Depois de terem passado décadas de castigo nos laboratórios do mundo, as substâncias psicodélicas voltaram a ser estudadas – e foram recebidas com interesse por cientistas e psiquiatras. LSD, MDMA, psilocibina (a substância extraída dos popularmente conhecidos “cogumelos mágicos”) e outros estão chamando a atenção das comunidades científicas para tratar justamente aquelas doenças que a medicina tem penado para contornar: os distúrbios mentais – principalmente o estresse pós-traumático, a depressão e o vício.
A revista americana Cerebrum de janeiro de 2021 entrevistou especialistas do Imperial College London, da Universidade da Califórnia San Diego, da Universidade Columbia, entre outros para comentar os sucessos dos psicodélicos, suas possíveis atuações sobre o cérebro humano – e também dos cuidados que devem ser tomados em sua administração.
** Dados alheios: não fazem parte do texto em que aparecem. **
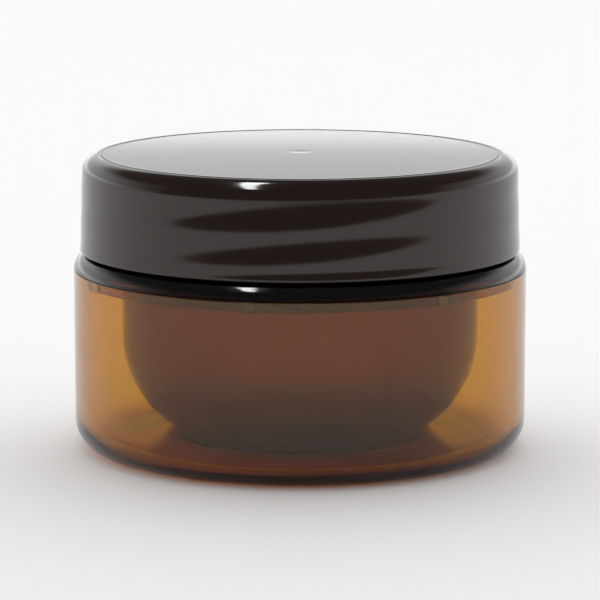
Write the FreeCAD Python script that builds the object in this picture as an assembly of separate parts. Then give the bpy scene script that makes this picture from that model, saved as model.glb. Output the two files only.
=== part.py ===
import FreeCAD, Part
import math
import os

# Cosmetic cream jar with a double wall and a screw lid, 62 mm across and 41 mm high.
# A clear outer shell carries an inner cup by its flange. The lid screws on to the neck of
# the cup and closes it over a soft liner. The ridges of the screw thread are left out: the
# neck and the lid's bore are plain here, with the space between them that the ridges fill.
# Every piece is a half section of (radius, height) points turned about the jar's axis.
# Millimetres, +Z up. The origin is the centre of the base that the jar stands on.

# Outer shell
SHELL_R = 31.0              # outer radius of the jar body
SHELL_H = 24.8              # base to the edge that the cup's flange rests on
SHELL_WALL = 1.5
SHELL_FLOOR = 2.8           # height of the floor's middle, which carries the cup
FLOOR_EDGE = 1.6            # height of the floor beside the wall, lower than its middle
FLOOR_MIDDLE_W = 1.4        # how far the floor's middle reaches past the cup's foot
BASE_ROUND = 4.0            # outer rounding between the side and the base
FLOOR_ROUND = 2.6           # the same corner on the inside
STAND_W = 1.6               # flat ring that the jar stands on
RECESS_DEPTH = 1.2          # the base is hollowed inside that ring

# Inner cup: flange and neck
FLANGE_T = 2.2
FLANGE_ROUND = 0.9          # rounding of the flange's outer edge
LEDGE_W = 4.0               # flange's edge to the neck
NECK_H = 11.0               # flange to rim
NECK_WALL = 1.8             # at the rim
RIM_BEVEL = 0.3

# Inner cup: bowl
SIDE_SPACE = 5.1            # between the bowl and the shell's inner wall, under the flange
BOWL_CURVE_R = 15.0         # outside radius of the curve between wall and floor
CURVE_CUT = 2.0             # how far that curve would dip into the shell's floor
BOWL_WALL = 1.2
BOWL_FLOOR = 1.5
FOOT_W = 0.8                # ring that the cup stands on, inside the shell
FOOT_H = 0.6
FLOOR_RISE = 1.2            # rise of the floor inside, from its edge to its centre
GATE_R = 2.0                # dished gate mark in the middle of the floor
GATE_DEPTH = 0.4
PIP_R = 0.55
PIP_H = 0.25

# Locating ring under the flange, with keys that stop the cup from turning in the shell
RING_H = 1.5
RING_WALL = 1.1
RING_CLEAR = 0.1            # between the ring and the shell's inner wall
KEY_COUNT = 7
KEY_WIDTH = 1.8
KEY_DEPTH = 0.6             # how far a key reaches into the shell's wall
KEY_CLEAR = 0.08

# Lid
LID_SETBACK = 0.9           # the lid's lower edge stands this much inside the shell's side
LID_DRAFT = 0.3             # how much the side narrows up to the shoulder
LID_GAP = 0.2               # between the lid's lower edge and the flange
LID_BEVEL = 0.3
THREAD_SPACE = 1.45         # neck to the lid's bore, which the ridges of both fill
PANEL_T = 1.5               # top of the lid
PANEL_STEP = 0.12           # the panel stands this much above the shoulder
PANEL_STEP_W = 0.2
SHOULDER_W = 4.0            # rounded shoulder between the side and the top panel
SHOULDER_H = 2.4
LID_CORNER = 1.0            # bevel inside, between the lid's side and its top

# Liner
LINER_T = 1.0
LINER_PLAY = 0.05           # to the rim below it and to the lid above it
LINER_EDGE_CLEAR = 0.1      # to the bevel of the lid's inside corner

# Straight facets along one curve of a section, which keep the solids light
LARGE_CURVE = 4
SMALL_CURVE = 2

# Radii and heights that follow from the sizes above
SHELL_BORE_R = SHELL_R - SHELL_WALL
RECESS_R = SHELL_R - BASE_ROUND - STAND_W
NECK_R = SHELL_R - LEDGE_W
MOUTH_R = NECK_R - NECK_WALL
BOWL_R = SHELL_BORE_R - SIDE_SPACE
BOWL_CURVE_Z = SHELL_FLOOR + BOWL_CURVE_R - CURVE_CUT
BOWL_FLOOR_Z = SHELL_FLOOR + BOWL_FLOOR
FOOT_R = BOWL_R - BOWL_CURVE_R + math.sqrt(BOWL_CURVE_R ** 2 - (BOWL_CURVE_R - CURVE_CUT) ** 2)
FLOOR_MIDDLE_R = FOOT_R + FLOOR_MIDDLE_W
RING_R = SHELL_BORE_R - RING_CLEAR
FLANGE_TOP = SHELL_H + FLANGE_T
RIM_Z = FLANGE_TOP + NECK_H
LID_R = SHELL_R - LID_SETBACK
LID_BORE_R = NECK_R + THREAD_SPACE
LID_BOTTOM = FLANGE_TOP + LID_GAP
LINER_BOTTOM = RIM_Z + LINER_PLAY
LINER_R = LID_BORE_R - LID_CORNER - LINER_EDGE_CLEAR
LID_CEILING = LINER_BOTTOM + LINER_T + LINER_PLAY
LID_TOP = LID_CEILING + PANEL_T

AXIS_FOOT = FreeCAD.Vector(0, 0, 0)
UP = FreeCAD.Vector(0, 0, 1)


def bend(centre, half_w, half_h, start, end, facets):
    """Points of a section along an oval curve. Angles in degrees, from +X towards +Z."""
    turns = [math.radians(start + (end - start) * i / facets) for i in range(facets + 1)]
    return [(centre[0] + half_w * math.cos(t), centre[1] + half_h * math.sin(t)) for t in turns]


def revolve(section):
    """The solid that a closed half section makes when it turns about the jar's axis."""
    corners = [FreeCAD.Vector(r, 0, z) for r, z in section + section[:1]]
    return Part.Face(Part.makePolygon(corners)).revolve(AXIS_FOOT, UP, 360)


def keys(reach, width, height):
    """Blocks all round, from inside the locating ring out to the given radius."""
    inner = RING_R - RING_WALL / 2
    corner = FreeCAD.Vector(inner, -width / 2, SHELL_H - height)
    copies = [Part.makeBox(reach - inner, width, height, corner) for _ in range(KEY_COUNT)]
    for i, copy in enumerate(copies):
        copy.rotate(AXIS_FOOT, UP, 360 * i / KEY_COUNT)
    return copies


def outer_shell():
    """Clear cup with a thick rounded base and notches for the keys in its upper edge."""
    base_centre = (SHELL_R - BASE_ROUND, BASE_ROUND)
    floor_centre = (SHELL_BORE_R - FLOOR_ROUND, FLOOR_EDGE + FLOOR_ROUND)
    section = [(0, RECESS_DEPTH), (FLOOR_MIDDLE_R, RECESS_DEPTH), (RECESS_R, 0)]
    section += bend(base_centre, BASE_ROUND, BASE_ROUND, -90, 0, LARGE_CURVE)
    section += [(SHELL_R, SHELL_H), (SHELL_BORE_R, SHELL_H)]
    section += bend(floor_centre, FLOOR_ROUND, FLOOR_ROUND, 0, -90, SMALL_CURVE)
    section += [(FLOOR_MIDDLE_R, SHELL_FLOOR), (0, SHELL_FLOOR)]
    notches = keys(SHELL_BORE_R + KEY_DEPTH + KEY_CLEAR, KEY_WIDTH + 2 * KEY_CLEAR,
                   RING_H + KEY_CLEAR)
    return revolve(section).cut(notches)


def bowl_curve(radius, end_z):
    """The bowl's corner curve, outside or inside, from its wall down to the given height."""
    centre = (BOWL_R - BOWL_CURVE_R, BOWL_CURVE_Z)
    end = -math.degrees(math.asin((BOWL_CURVE_Z - end_z) / radius))
    return bend(centre, radius, radius, 0, end, LARGE_CURVE)


def flange_edge():
    """The rounded outer edge of the flange, from its lower face to its upper one."""
    centre_r = SHELL_R - FLANGE_ROUND
    lower = (centre_r, SHELL_H + FLANGE_ROUND)
    upper = (centre_r, FLANGE_TOP - FLANGE_ROUND)
    return (bend(lower, FLANGE_ROUND, FLANGE_ROUND, -90, 0, SMALL_CURVE)
            + bend(upper, FLANGE_ROUND, FLANGE_ROUND, 0, 90, SMALL_CURVE))


def inner_cup():
    """Bowl, flange and neck in one moulding, keyed into the shell."""
    outside_curve = bowl_curve(BOWL_CURVE_R, SHELL_FLOOR)
    inside_curve = bowl_curve(BOWL_CURVE_R - BOWL_WALL, BOWL_FLOOR_Z)
    foot_r = outside_curve[-1][0] - FOOT_W
    section = [(0, SHELL_FLOOR + FOOT_H), (foot_r - FOOT_H, SHELL_FLOOR + FOOT_H),
               (foot_r, SHELL_FLOOR)]
    section += outside_curve[::-1]
    section += [(BOWL_R, SHELL_H), (RING_R - RING_WALL, SHELL_H),
                (RING_R - RING_WALL, SHELL_H - RING_H), (RING_R, SHELL_H - RING_H),
                (RING_R, SHELL_H)]
    section += flange_edge()
    section += [(NECK_R, FLANGE_TOP), (NECK_R, RIM_Z - RIM_BEVEL), (NECK_R - RIM_BEVEL, RIM_Z),
                (MOUTH_R + RIM_BEVEL, RIM_Z), (MOUTH_R, RIM_Z - RIM_BEVEL),
                (MOUTH_R, FLANGE_TOP), (BOWL_R - BOWL_WALL, SHELL_H)]
    section += inside_curve + [(0, BOWL_FLOOR_Z + FLOOR_RISE)]
    cup = revolve(section).fuse(keys(SHELL_BORE_R + KEY_DEPTH, KEY_WIDTH, RING_H))
    return cup.cut(gate_mark())


def gate_mark():
    """Dish with a pip, where the plastic entered the mould."""
    bottom = FreeCAD.Vector(0, 0, BOWL_FLOOR_Z + FLOOR_RISE - GATE_DEPTH)
    dish = Part.makeCylinder(GATE_R, 2 * GATE_DEPTH, bottom)
    return dish.cut(Part.makeCone(PIP_R, PIP_R / 2, PIP_H, bottom))


def lid():
    """Screw lid with a rounded shoulder and a flat top panel."""
    side_top_r = LID_R - LID_DRAFT
    step_r = side_top_r - SHOULDER_W
    shoulder_centre = (step_r, LID_TOP - PANEL_STEP - SHOULDER_H)
    section = [(0, LID_CEILING), (LID_BORE_R - LID_CORNER, LID_CEILING),
               (LID_BORE_R, LID_CEILING - LID_CORNER), (LID_BORE_R, LID_BOTTOM + LID_BEVEL),
               (LID_BORE_R + LID_BEVEL, LID_BOTTOM), (LID_R - LID_BEVEL, LID_BOTTOM),
               (LID_R, LID_BOTTOM + LID_BEVEL)]
    section += bend(shoulder_centre, SHOULDER_W, SHOULDER_H, 0, 90, LARGE_CURVE)
    section += [(step_r - PANEL_STEP_W, LID_TOP), (0, LID_TOP)]
    return revolve(section)


def liner():
    """Soft disc inside the lid, which seals on the rim."""
    return Part.makeCylinder(LINER_R, LINER_T, FreeCAD.Vector(0, 0, LINER_BOTTOM))


NODES = {
    "outer_shell": outer_shell,
    "inner_cup": inner_cup,
    "lid": lid,
    "lid_liner": liner,
}


def main():
    os.makedirs("parts", exist_ok=True)
    for node, build in NODES.items():
        shape = build()
        shape.exportStep(f"parts/{node}.step")
        print(node, "solids", len(shape.Solids), "valid", shape.isValid(),
              "volume", round(shape.Volume, 1), "mm3")


main()
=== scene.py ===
import bpy
import math
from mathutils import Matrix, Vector


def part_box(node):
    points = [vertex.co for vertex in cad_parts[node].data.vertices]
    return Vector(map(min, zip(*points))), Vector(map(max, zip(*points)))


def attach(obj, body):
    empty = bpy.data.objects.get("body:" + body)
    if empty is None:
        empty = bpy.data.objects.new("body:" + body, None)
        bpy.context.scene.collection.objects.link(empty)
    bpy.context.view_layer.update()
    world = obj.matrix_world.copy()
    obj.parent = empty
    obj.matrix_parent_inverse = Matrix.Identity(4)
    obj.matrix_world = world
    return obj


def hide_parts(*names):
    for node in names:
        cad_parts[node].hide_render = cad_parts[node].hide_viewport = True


# Cosmetic cream jar with a double wall: a clear amber shell round a darker cup, and a dark
# glossy screw lid. Metres, +Z up, the jar's axis on Z, its base on z = 0, its front at -Y.

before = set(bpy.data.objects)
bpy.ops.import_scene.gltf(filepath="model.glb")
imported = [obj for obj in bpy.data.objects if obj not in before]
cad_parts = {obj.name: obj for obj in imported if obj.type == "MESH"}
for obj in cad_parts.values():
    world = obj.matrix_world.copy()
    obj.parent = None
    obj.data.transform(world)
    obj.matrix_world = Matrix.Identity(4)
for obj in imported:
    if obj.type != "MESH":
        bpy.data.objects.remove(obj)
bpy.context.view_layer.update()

MM = 0.001

# Places of the pieces, from the boxes of the parts in model.glb
SHELL_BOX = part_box("outer_shell")
CUP_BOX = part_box("inner_cup")
LID_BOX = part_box("lid")
LINER_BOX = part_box("lid_liner")
SHELL_R, SHELL_H = SHELL_BOX[1][0], SHELL_BOX[1][2]
CUP_BOTTOM, RIM_Z = CUP_BOX[0][2], CUP_BOX[1][2]
LID_R, LID_BOTTOM, LID_TOP = LID_BOX[1][0], LID_BOX[0][2], LID_BOX[1][2]
LINER_R, LINER_BOTTOM, LINER_TOP = LINER_BOX[1][0], LINER_BOX[0][2], LINER_BOX[1][2]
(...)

É compreensível a vontade de promover cada vez mais estudos com essas substâncias: os resultados são simplesmente encorajadores demais. Um teste conduzido pela Universidade Johns Hopkins, em que pacientes com casos de depressão grave receberam psilocibina juntamente com sessões de terapia, resultou em efeitos positivos “impressionantes” em 70% dos voluntários. Esse é um desempenho dificilmente alcançado por antidepressivos tradicionais.
O acúmulo de pesquisas também está jogando luz sobre outro imenso desafio da ciência: entender o funcionamento do cérebro humano. Ao analisar os efeitos dos psicodélicos sobre os nossos neurônios, cientistas esperam também entender a função de certas redes cerebrais, como as que regulam os sentidos e a memória.
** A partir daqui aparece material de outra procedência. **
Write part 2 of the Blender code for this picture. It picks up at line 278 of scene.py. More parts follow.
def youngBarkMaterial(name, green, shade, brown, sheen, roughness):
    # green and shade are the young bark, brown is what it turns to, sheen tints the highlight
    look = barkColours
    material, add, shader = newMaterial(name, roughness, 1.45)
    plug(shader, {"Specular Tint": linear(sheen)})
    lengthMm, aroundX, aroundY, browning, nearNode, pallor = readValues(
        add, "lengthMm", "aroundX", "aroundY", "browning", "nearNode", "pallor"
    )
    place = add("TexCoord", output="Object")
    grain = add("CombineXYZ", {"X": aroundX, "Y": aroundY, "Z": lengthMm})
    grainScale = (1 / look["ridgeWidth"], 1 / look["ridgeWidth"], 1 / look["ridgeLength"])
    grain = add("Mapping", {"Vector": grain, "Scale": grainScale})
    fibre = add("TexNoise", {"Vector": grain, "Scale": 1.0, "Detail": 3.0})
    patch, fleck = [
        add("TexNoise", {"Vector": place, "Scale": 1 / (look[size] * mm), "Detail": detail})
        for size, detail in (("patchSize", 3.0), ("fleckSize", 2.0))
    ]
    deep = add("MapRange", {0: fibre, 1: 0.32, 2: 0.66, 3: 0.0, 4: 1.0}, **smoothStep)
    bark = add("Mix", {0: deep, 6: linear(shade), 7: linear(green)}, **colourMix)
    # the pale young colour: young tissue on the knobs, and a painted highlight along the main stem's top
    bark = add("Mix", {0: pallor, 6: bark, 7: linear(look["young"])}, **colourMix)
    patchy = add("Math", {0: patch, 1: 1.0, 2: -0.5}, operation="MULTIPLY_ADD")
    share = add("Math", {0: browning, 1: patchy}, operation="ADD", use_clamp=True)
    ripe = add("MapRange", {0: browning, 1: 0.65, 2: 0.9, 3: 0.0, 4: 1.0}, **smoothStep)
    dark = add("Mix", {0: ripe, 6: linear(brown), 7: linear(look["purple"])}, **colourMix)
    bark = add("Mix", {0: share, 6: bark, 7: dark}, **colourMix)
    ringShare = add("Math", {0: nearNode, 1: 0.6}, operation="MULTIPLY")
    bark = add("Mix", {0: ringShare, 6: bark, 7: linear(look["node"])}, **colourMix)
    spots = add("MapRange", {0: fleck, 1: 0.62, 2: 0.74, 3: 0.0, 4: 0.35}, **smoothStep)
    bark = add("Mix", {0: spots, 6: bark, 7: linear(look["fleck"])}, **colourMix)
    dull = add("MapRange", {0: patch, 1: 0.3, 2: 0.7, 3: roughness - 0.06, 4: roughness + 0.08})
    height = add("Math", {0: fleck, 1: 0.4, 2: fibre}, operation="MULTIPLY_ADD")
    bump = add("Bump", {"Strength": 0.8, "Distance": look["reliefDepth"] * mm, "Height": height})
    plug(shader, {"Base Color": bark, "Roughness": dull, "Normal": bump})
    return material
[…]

Um exemplo é um outro experimento da Johns Hopkins, feito com DMT, uma substância presente na Ayahuasca, no qual os pacientes relataram ter se conectado com deuses, anjos, fantasmas e outros seres espirituais. Os voluntários que descreveram essa experiência em seguida sentiram efeitos positivos e duradouros sobre si mesmos, seus humores, a vida e as outras pessoas. Assim, resta a pergunta: quais áreas do cérebro estão relacionadas a essas sensações espirituais – e como elas podem ajudar a tratar pessoas com depressão, por exemplo?
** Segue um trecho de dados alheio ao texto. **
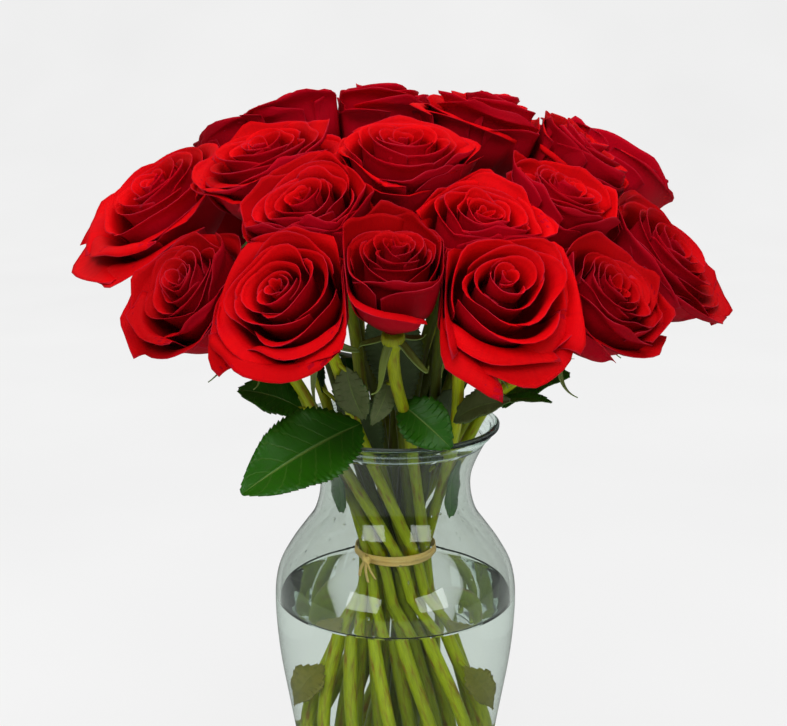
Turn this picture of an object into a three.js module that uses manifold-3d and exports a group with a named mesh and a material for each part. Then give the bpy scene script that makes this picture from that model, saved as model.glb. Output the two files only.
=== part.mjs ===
// A bouquet of two dozen red roses, tied into a spiral and standing in a waisted glass vase of water.
// Units are millimetres. +Z is up, the origin is the middle of the vase's underside, and the
// front of the bouquet faces -Y with +X to its right.
import * as THREE from 'three';
import { mergeVertices } from 'three/addons/utils/BufferGeometryUtils.js';
import Module from 'manifold-3d';

const wasm = await Module();
wasm.setup();

// ---------- driving dimensions ----------
const GAP = 0.3; // clearance between pieces that touch on the real thing

// the vase: outline of its outside as [radius, height], from the foot to the rim
const VASE_OUTLINE = [
  [42, 0], [44.4, 1.8], [46.8, 16], [55.3, 66], [60, 96], [61.7, 122], [59.9, 138], [53.8, 150],
  [46.7, 160], [41.3, 168], [38.2, 179], [38.4, 190], [43, 202], [50, 214],
];
const VASE_HEIGHT = 216;
const RIM_RADIUS = 51.5;
const GLASS_WALL = 2.3;
const GLASS_FLOOR = 8;
const FLOOR_FLAT = 41.5; // radius of the flat floor inside
const VASE_SIDES = 22;
const WATER_LEVEL = 126;

// the bundle of stems, gripped by the tie
const STEM_RADIUS = 2.8;
const STEM_SIDES = 5;
const TIE_HEIGHT = 145;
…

Claro que é preciso cautela no meio de tantas novidades. Uma moda recente sendo aderida principalmente no Vale do Silício, na Califórnia, é a microdosagem: o consumo de psicodélicos em doses muito pequenas, que supostamente aumentariam a criatividade e a produtividade. Não existe, porém, nenhuma prova de que esse tipo de consumo possa gerar esse efeito – ou que ele sequer seja seguro. Um dos pesquisadores entrevistados pela Cerebrum sugere que as sensações descritas não passem de placebo.
Ainda assim – somando os efeitos possivelmente nocivos aos resultados promissores e aos relatos de um bem-estar tão profundo dos pacientes – os autores da Cerebrum defendem: fazer pesquisas sérias e cuidadosas com os psicodélicos se tornou uma obrigação moral para a ciência.